Two years after reaching the French Open quarterfinals, Yaroslava Shvedova is back in the last eight, with a new coach and a new outlook.

Published June 05, 2012 03:11

Shvedova Comes Full Circle At Roland Garros
Yaroslava Shvedova
If Friedrich Nietzsche's famous quote that whatever doesn't kill you makes you stronger contains even a grain of truth, then Yaroslava Shvedova must pack one mighty punch.

Since reaching the quarterfinals of Roland Garros in 2010, Shvedova has endured quite a journey. But after 24 months of on- and off-court travails, she has finally come full circle.

A stunning three set win over defending champion Li Na on Monday saw the Kazakh qualifier advance to the last eight in Paris once more. An achievement she puts down two a simple recipe of focus and determination.

"I was just fighting every ball, and I was trying to focus on what I need to do," Shvedova said after her win over Li. "And, believe me, I was thinking a lot! Thinking about other girls who had lost from 5-1 and 5-2 up. I was like, no, no, no, I have to focus. I have to fight, fight, fight, fight."

Shvedova has had to do a lot of fighting over the past few years; fighting back from injury, fighting back up the rankings and fighting off the negative thoughts that invariably accompany any spell in the tennis wilderness.

"I had some tough periods mentally, as well, and I was very down and lonely," she continued. "At one point I was just playing doubles again and couldn't play singles in the big tournaments as I lost all my singles points."

However, doubles offered her more than just a temporary respite from her woes on the singles court. As post-French Open malaise began to set in, Shvedova and her partner Vania King began to establish themselves as one of the WTA's preeminent pairings, rapidly rising up the rankings and winning the Wimbledon and US Open titles to boot.

Yet as her doubles ranking skyrocketed, her singles one, which had been as high as No.29, plummeted. The nadir came in 2011, when her ranking fell to No.227 after a season plagued by injury, loss of form and the split from her long-time coach.

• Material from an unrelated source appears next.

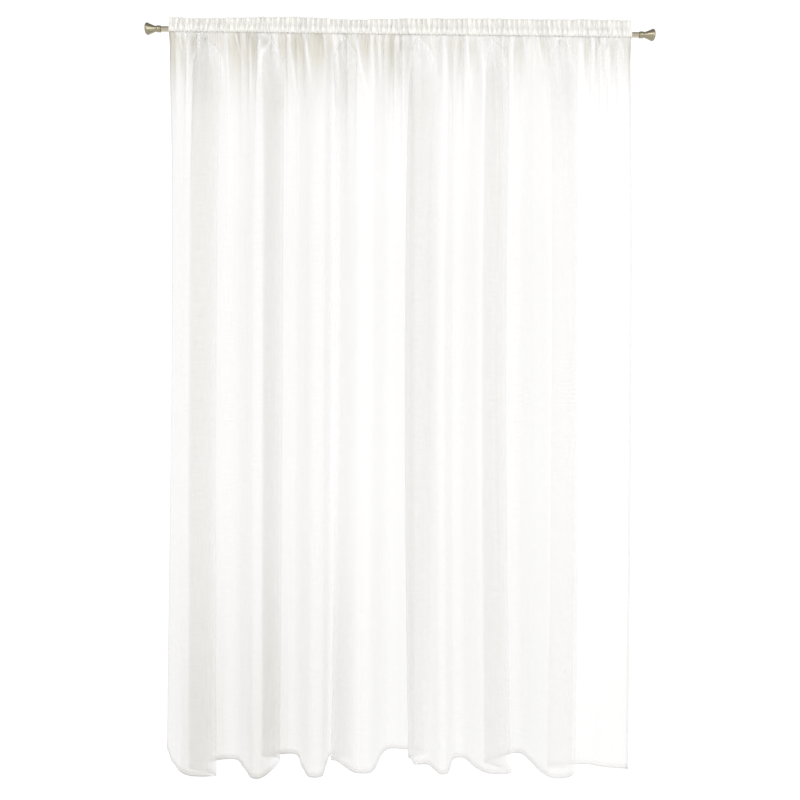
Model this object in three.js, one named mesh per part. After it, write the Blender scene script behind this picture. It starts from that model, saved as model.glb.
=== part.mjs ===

Now, with a new coach - former ATP player Emiliano Redondi - and a new outlook Shvedova is on the way back to the top.

"I got a new coach, and he helped me out a lot," she said. "For this year we set a goal to get my ranking back, and I was working hard. I had a great team around me and working with a psychologist and everything, fitness coaches, and I am very thankful to my team. It's not only my work, it's teamwork."

Having slipped out of the Top 200, Shvedova had to visit a few of the tennis circuit's less-salubrious stop-offs as she began her ascent up the rankings. Not that she minded it.

"I was feeling fine," Shvedova added. "It was a nice atmosphere, there were no superstars in the tournament and we were like big a big family."

"It was great and there were a lot of nice people there. In fact, I wish I could come back and keep playing those tournaments because of the atmosphere and the people around!"

If she continues the form she has shown in Paris for the rest of the year, though, this is one wish that is unlikely to be granted.